• WORK INSTRUCTIONS
Using the data beneath this instruction, retype only the lines from the one that contains "return turned(outline, TUBE_SIDES);" down to the one that contains "if empty is", both included, exactly as they appear.

■ ■ ■

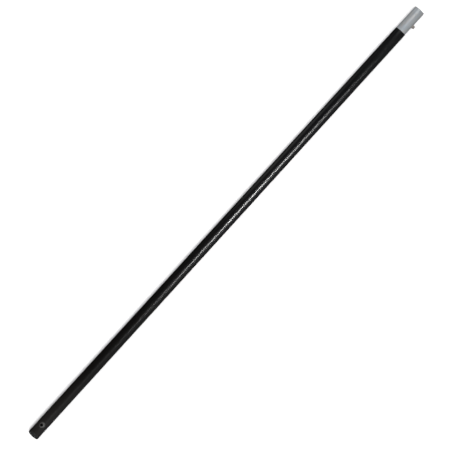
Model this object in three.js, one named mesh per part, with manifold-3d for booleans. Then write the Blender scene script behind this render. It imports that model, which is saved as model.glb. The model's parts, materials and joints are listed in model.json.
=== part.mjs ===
// A push-button sectional extension pole for paint rollers, lying along +X with its butt face at the origin.
// Millimetres, +Z up. The button hole near the butt faces +Z, and the snap button points along -Y.
import * as THREE from "three";
import { mergeVertices } from "three/addons/utils/BufferGeometryUtils.js";
import Module from "manifold-3d";

// ---------------------------------------------------------------- driving dimensions
const INCH = 25.4;
const POLE_LENGTH = 66 * INCH; // butt face to spigot tip
const TUBE_DIAMETER = 1.375 * INCH;
const TUBE_WALL = INCH / 32;
const SPIGOT_SHOWN = 83.3; // bare length past the black tube
const SPIGOT_INSIDE = 100; // length held inside the black tube
const SPIGOT_WALL = 1.2;
const SLIDING_GAP = 0.1; // between the spigot and a tube around it
const BUTTON_DIAMETER = 0.375 * INCH;
const BUTTON_FROM_RIM = 33.3; // button or hole centre to the rim where two sections meet
const BUTTON_STANDS_OUT = 7.1;
const PLUG_HEAD = 10.8; // length outside the tube
const PLUG_STEM = 22; // length inside the tube

// ---------------------------------------------------------------- tubes and holes
const TUBE_RADIUS = TUBE_DIAMETER / 2;
const TUBE_BORE = TUBE_RADIUS - TUBE_WALL;
const TUBE_START = PLUG_HEAD;
const TUBE_END = POLE_LENGTH - SPIGOT_SHOWN;
const SPIGOT_RADIUS = TUBE_BORE - SLIDING_GAP;
const SPIGOT_BORE = SPIGOT_RADIUS - SPIGOT_WALL;
const HOLE_X = TUBE_START + BUTTON_FROM_RIM;
const BUTTON_X = TUBE_END + BUTTON_FROM_RIM;
const BUTTON_RADIUS = BUTTON_DIAMETER / 2;
const BUTTON_HOLE = BUTTON_RADIUS + 0.6;
const UP = 0; // degrees from +Z towards +Y
const BUTTON_SIDE = -90;

const CLEARANCE = 0.05; // between faces that touch on the real pole
const CUT_GAP = 0.3; // round a piece that passes through a cut hole
const TUBE_SIDES = 32; // facets wide enough for the pole to rest on without rolling
const SMALL_SIDES = 24;
const ARC_STEPS = 6;

// ---------------------------------------------------------------- materials
function finish(color, roughness, metalness) {
  return new THREE.MeshStandardMaterial({ color, roughness, metalness });
}

const blackCoating = finish(0x161515, 0.35, 0);
const bareAluminium = finish(0xb9bcc0, 0.38, 1);
const platedSteel = finish(0x9a938c, 0.3, 1);
const springSteel = finish(0x6f7176, 0.4, 1);
const blackPlastic = finish(0x17191a, 0.55, 0);

// ---------------------------------------------------------------- shape helpers
const wasm = await Module();
wasm.setup();

// A solid turned about the X axis from [x, radius] corners. A radius is measured to the middle of a facet.
function turned(outline, sides) {
  const toCorner = 1 / Math.cos(Math.PI / sides);
  const points = outline.map(([x, radius]) => new THREE.Vector2(radius * toCorner, x));
  return new THREE.LatheGeometry(points, sides, Math.PI / sides).rotateZ(-Math.PI / 2);
}

// The same, standing on the pole's axis at x and pointing out at an angle from +Z towards +Y.
function radial(outline, x, angle) {
  return turned(outline, SMALL_SIDES)
    .rotateY(-Math.PI / 2)
    .rotateX(-THREE.MathUtils.degToRad(angle))
    .translate(x, 0, 0);
}

// The corners of an outline at even steps of a share that goes from 0 to 1.
function steps(corner) {
  return Array.from({ length: ARC_STEPS + 1 }, (_, i) => corner(i / ARC_STEPS));
}

// A quarter round from an end face at x to a side at radius. The face looks along -X when depth is positive.
function roundedEdge(x, radius, size, depth = size) {
  return steps((share) => {
    const angle = (share * Math.PI) / 2;
    return [x + depth * (1 - Math.cos(angle)), radius - size * (1 - Math.sin(angle))];
  });
}

function solidOf(geometry) {
  const bare = geometry.clone();
  bare.deleteAttribute("normal");
  bare.deleteAttribute("uv");
  const merged = mergeVertices(bare, 1e-4);
  const vertProperties = merged.getAttribute("position").array;
  const triVerts = new Uint32Array(merged.index.array);
  return new wasm.Manifold(new wasm.Mesh({ numProp: 3, vertProperties, triVerts }));
}

function cut(geometry, ...tools) {
  let solid = solidOf(geometry);
  for (const tool of tools) {
    solid = solid.subtract(solidOf(tool));
  }
  const mesh = solid.getMesh();
  const result = new THREE.BufferGeometry();
  result.setAttribute("position", new THREE.BufferAttribute(mesh.vertProperties, 3));
  result.setIndex(new THREE.BufferAttribute(mesh.triVerts, 1));
  result.computeVertexNormals();
  return result;
}

const pole = new THREE.Group();

function add(name, geometry, material) {
  const mesh = new THREE.Mesh(geometry, material);
  mesh.name = name;
  pole.add(mesh);
}

// ---------------------------------------------------------------- tubes
const RIVET_X = TUBE_END - 45;
const RIVET_RADIUS = 2;
const RIVETS = [
  { side: "button_side", angle: 225 },
  { side: "far_side", angle: 135 },
];

// A length of tube with a button hole in one wall and the two rivet holes underneath.
function drilledTube(from, to, radius, bore, hole) {
  const blank = turned([[from, bore], [from, radius], [to, radius], [to, bore], [from, bore]], TUBE_SIDES);
  const drill = (size) => [[bore / 2, 0], [bore / 2, size], [radius * 2, size], [radius * 2, 0]];
  const buttonHole = radial(drill(BUTTON_HOLE), hole.x, hole.angle);
  const rivetHoles = RIVETS.map(({ angle }) => radial(drill(RIVET_RADIUS + CUT_GAP), RIVET_X, angle));
  return cut(blank, buttonHole, ...rivetHoles);
}

function mainTube() {
  return drilledTube(TUBE_START, TUBE_END, TUBE_RADIUS, TUBE_BORE, { x: HOLE_X, angle: UP });
}

function spigotTube() {
  const hole = { x: BUTTON_X, angle: BUTTON_SIDE };
  return drilledTube(TUBE_END - SPIGOT_INSIDE, POLE_LENGTH, SPIGOT_RADIUS, SPIGOT_BORE, hole);
}

add("main_tube", mainTube(), blackCoating);
add("spigot_tube", spigotTube(), bareAluminium);

// ---------------------------------------------------------------- blind rivets that hold the spigot
const RIVET_HEAD = { radius: 4, height: 1.1 };
const RIVET_TAIL = { radius: 3, length: 2.6 };
const STEM_RADIUS = 1.1;
const STEM_BULB = { radius: 1.9, length: 1.6 };
const STEM_RECESS = 0.4; // from the rivet's crown down to the broken end of its stem
const tailTop = SPIGOT_BORE - 2 * CUT_GAP;
const tailEnd = tailTop - RIVET_TAIL.length;
const crown = TUBE_RADIUS + RIVET_HEAD.height;

function rivetBody(angle) {
  const bore = STEM_RADIUS + CLEARANCE;
  const seat = TUBE_RADIUS + CLEARANCE;
  const dome = roundedEdge(crown, RIVET_HEAD.radius, RIVET_HEAD.radius - 2 * bore, seat - crown).reverse();
  const outline = [
    [tailEnd, bore],
    [tailEnd, RIVET_TAIL.radius - 0.6],
    [tailEnd + 0.6, RIVET_TAIL.radius],
    [tailTop, RIVET_TAIL.radius],
    [SPIGOT_BORE - CUT_GAP, RIVET_RADIUS],
    [seat, RIVET_RADIUS],
    ...dome,
    [crown, bore],
    [tailEnd, bore],
  ];
  return radial(outline, RIVET_X, angle);
}

function rivetStem(angle) {
  const bulbTop = tailEnd - CLEARANCE;
  const bulb = roundedEdge(bulbTop - STEM_BULB.length, STEM_BULB.radius, STEM_BULB.radius, STEM_BULB.length);
  const outline = [
    ...bulb,
    [bulbTop, STEM_RADIUS],
    [crown - STEM_RECESS, STEM_RADIUS],
    [crown - STEM_RECESS, 0],
  ];
  return radial(outline, RIVET_X, angle);
}

for (const { side, angle } of RIVETS) {
  add(`spigot_rivet_${side}`, rivetBody(angle), bareAluminium);
  add(`rivet_stem_${side}`, rivetStem(angle), platedSteel);
}

// ---------------------------------------------------------------- snap button and its leaf spring
const LEAF = {
  thickness: 0.8,
  width: 10,
  reach: 14.3, // pole axis to outer face, where the leaf's edges meet the round bore
  front: 8, // button to tip
  flat: 10, // button back to the knee
  back: 50, // button back to the middle of the bend
  bend: 3, // radius of the bend's middle line
};
const SHANK_RADIUS = 2;
const PEEN = { radius: 3, height: 0.9 };

function snapButton() {
  const top = SPIGOT_RADIUS + BUTTON_STANDS_OUT;
  const leafBack = LEAF.reach - LEAF.thickness - CLEARANCE;
  const seat = LEAF.reach + CLEARANCE;
  const outline = [
    ...roundedEdge(leafBack - PEEN.height, PEEN.radius, PEEN.radius, PEEN.height),
    [leafBack, PEEN.radius],
    [leafBack, SHANK_RADIUS],
    [seat, SHANK_RADIUS],
    [seat, BUTTON_RADIUS],
    ...roundedEdge(top, BUTTON_RADIUS, BUTTON_RADIUS / 2, -BUTTON_RADIUS / 2).reverse(),
    [top, 0],
  ];
  return radial(outline, BUTTON_X, BUTTON_SIDE);
}

// The outline of a strip of even thickness along a middle line.
function strip(line, thickness) {
  const offsets = line.map((point, i) => {
    const before = line[Math.max(i - 1, 0)];
    const after = line[Math.min(i + 1, line.length - 1)];
    const along = after.clone().sub(before).normalize();
    return new THREE.Vector2(-along.y, along.x).multiplyScalar(thickness / 2);
  });
  const left = line.map((point, i) => point.clone().add(offsets[i]));
  const right = line.map((point, i) => point.clone().sub(offsets[i]));
  return new THREE.Shape([...left, ...right.reverse()]);
}

// A V of spring steel whose two legs press on opposite sides of the spigot's bore.
function buttonSpring() {
  const reach = LEAF.reach - LEAF.thickness / 2;
  const run = LEAF.back - LEAF.flat;
  const slope = Math.atan2(reach, run) - Math.asin(LEAF.bend / Math.hypot(reach, run));
  const line = new THREE.Path();
  line.moveTo(LEAF.front, -reach);
  line.lineTo(-LEAF.flat, -reach);
  line.absarc(-LEAF.back, 0, LEAF.bend, -Math.PI / 2 - slope, Math.PI / 2 + slope, true);
  line.lineTo(-LEAF.flat, reach);
  line.lineTo(LEAF.front, reach);
  const blank = new THREE.ExtrudeGeometry(strip(line.getPoints(ARC_STEPS), LEAF.thickness), {
    depth: LEAF.width,
    bevelEnabled: false,
  });
  blank.translate(BUTTON_X, 0, -LEAF.width / 2);
  const size = SHANK_RADIUS + CUT_GAP;
  const hole = [[LEAF.reach / 2, 0], [LEAF.reach / 2, size], [LEAF.reach * 2, size], [LEAF.reach * 2, 0]];
  return cut(blank, radial(hole, BUTTON_X, BUTTON_SIDE));
}

add("snap_button", snapButton(), platedSteel);
add("button_spring", buttonSpring(), springSteel);

// ---------------------------------------------------------------- end plug
const PLUG = {
  flat: 6, // radius of the flat in the middle of the end
  crown: 1.3, // how far the end falls back from there to its rounded edge
  edge: 4, // radius of the rounded edge
  floor: 3.2, // thickness of the end
  wall: 2.2, // of the hollow stem
  ribs: 4,
  ribHeight: 0.7,
  ribLength: 2,
};

// A hollow moulded plug with a rounded head, and ribs on its stem that grip the tube.
function endPlug() {
  const ribTop = TUBE_BORE - CLEARANCE;
  const stem = ribTop - PLUG.ribHeight;
  const end = PLUG_HEAD + PLUG_STEM;
  const pitch = PLUG_STEM / (PLUG.ribs + 0.5);
  const ribs = Array.from({ length: PLUG.ribs }, (_, i) => {
    const x = PLUG_HEAD + (i + 0.5) * pitch;
    return [[x, stem], [x, ribTop], [x + PLUG.ribLength, stem]];
  });
  const crownWidth = TUBE_RADIUS - PLUG.edge - PLUG.flat;
  const outline = [
    [0, 0],
    ...steps((share) => [PLUG.crown * share ** 2, PLUG.flat + crownWidth * share]),
    ...roundedEdge(PLUG.crown, TUBE_RADIUS, PLUG.edge).slice(1),
    [PLUG_HEAD - CLEARANCE, TUBE_RADIUS],
    [PLUG_HEAD - CLEARANCE, stem],
    ...ribs.flat(),
    [end - 1, stem],
    [end, stem - 1],
    [end, stem - PLUG.wall],
    [PLUG.floor, stem - PLUG.wall],
    [PLUG.floor, 0],
  ];
  return turned(outline, TUBE_SIDES);
}

add("end_plug", endPlug(), blackPlastic);

export default pole;
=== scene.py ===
"""Looks of a push-button roller extension pole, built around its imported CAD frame.

Metres, +Z up. The pole lies along +X with its butt face at the origin. Angles round it go from +Z
towards +Y.
"""

import json
import math

import bmesh
import bpy
from mathutils import Matrix, Vector


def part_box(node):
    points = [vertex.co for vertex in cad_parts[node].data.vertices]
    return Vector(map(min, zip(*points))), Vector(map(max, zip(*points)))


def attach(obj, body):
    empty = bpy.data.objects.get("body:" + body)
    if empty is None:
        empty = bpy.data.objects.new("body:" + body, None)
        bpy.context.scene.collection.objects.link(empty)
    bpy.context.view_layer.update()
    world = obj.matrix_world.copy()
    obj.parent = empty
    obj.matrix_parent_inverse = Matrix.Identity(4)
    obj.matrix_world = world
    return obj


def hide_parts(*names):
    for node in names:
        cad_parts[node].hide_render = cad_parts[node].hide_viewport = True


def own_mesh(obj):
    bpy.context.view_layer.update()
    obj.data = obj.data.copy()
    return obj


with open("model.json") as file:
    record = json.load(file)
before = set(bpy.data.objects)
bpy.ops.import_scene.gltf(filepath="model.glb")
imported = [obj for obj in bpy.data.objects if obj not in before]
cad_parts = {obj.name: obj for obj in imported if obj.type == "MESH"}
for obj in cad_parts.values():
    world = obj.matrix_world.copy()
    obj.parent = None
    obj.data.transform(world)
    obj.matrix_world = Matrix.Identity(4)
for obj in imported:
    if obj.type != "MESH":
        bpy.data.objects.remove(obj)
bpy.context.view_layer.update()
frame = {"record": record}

MM = 0.001
INCH = 25.4 * MM

# ---------------------------------------------------------------- sizes, from the frame
tube_low, tube_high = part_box("main_tube")
spigot_low, spigot_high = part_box("spigot_tube")
button_low, button_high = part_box("snap_button")
plug_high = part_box("end_plug")[1]
spring_low, spring_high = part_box("button_spring")
rivet_low, rivet_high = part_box("spigot_rivet_far_side")
hole_low, hole_high = (
    Vector(corner)
    for opening in frame["record"]["physics"]["openings"]
    if opening["name"] == "button_hole"
    for corner in opening["box_m"]
)

TUBE_RADIUS = tube_high.z
TUBE_WALL = INCH / 32
SPIGOT_RADIUS = spigot_high.z
SPIGOT_WALL = 1.2 * MM
TUBE_BORE = TUBE_RADIUS - TUBE_WALL
SPIGOT_BORE = SPIGOT_RADIUS - SPIGOT_WALL
POLE_LENGTH = spigot_high.x
BUTTON_RADIUS = (button_high.x - button_low.x) / 2
BUTTON_HOLE = BUTTON_RADIUS + 0.6 * MM
TOUCHING = 0.05 * MM  # left between faces that touch on the real pole
BUTTON_X = (button_low.x + button_high.x) / 2
HOLE_X = (hole_low.x + hole_high.x) / 2
LEAF_REACH = spring_high.y
LEAF_THICKNESS = 0.8 * MM
LEAF_WIDTH = spring_high.z - spring_low.z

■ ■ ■

• ANSWER TO THIS TASK
  return turned(outline, TUBE_SIDES);
}

add("end_plug", endPlug(), blackPlastic);

export default pole;
=== scene.py ===
"""Looks of a push-button roller extension pole, built around its imported CAD frame.

Metres, +Z up. The pole lies along +X with its butt face at the origin. Angles round it go from +Z
towards +Y.
"""

import json
import math

import bmesh
import bpy
from mathutils import Matrix, Vector


def part_box(node):
    points = [vertex.co for vertex in cad_parts[node].data.vertices]
    return Vector(map(min, zip(*points))), Vector(map(max, zip(*points)))


def attach(obj, body):
    empty = bpy.data.objects.get("body:" + body)
    if empty is None:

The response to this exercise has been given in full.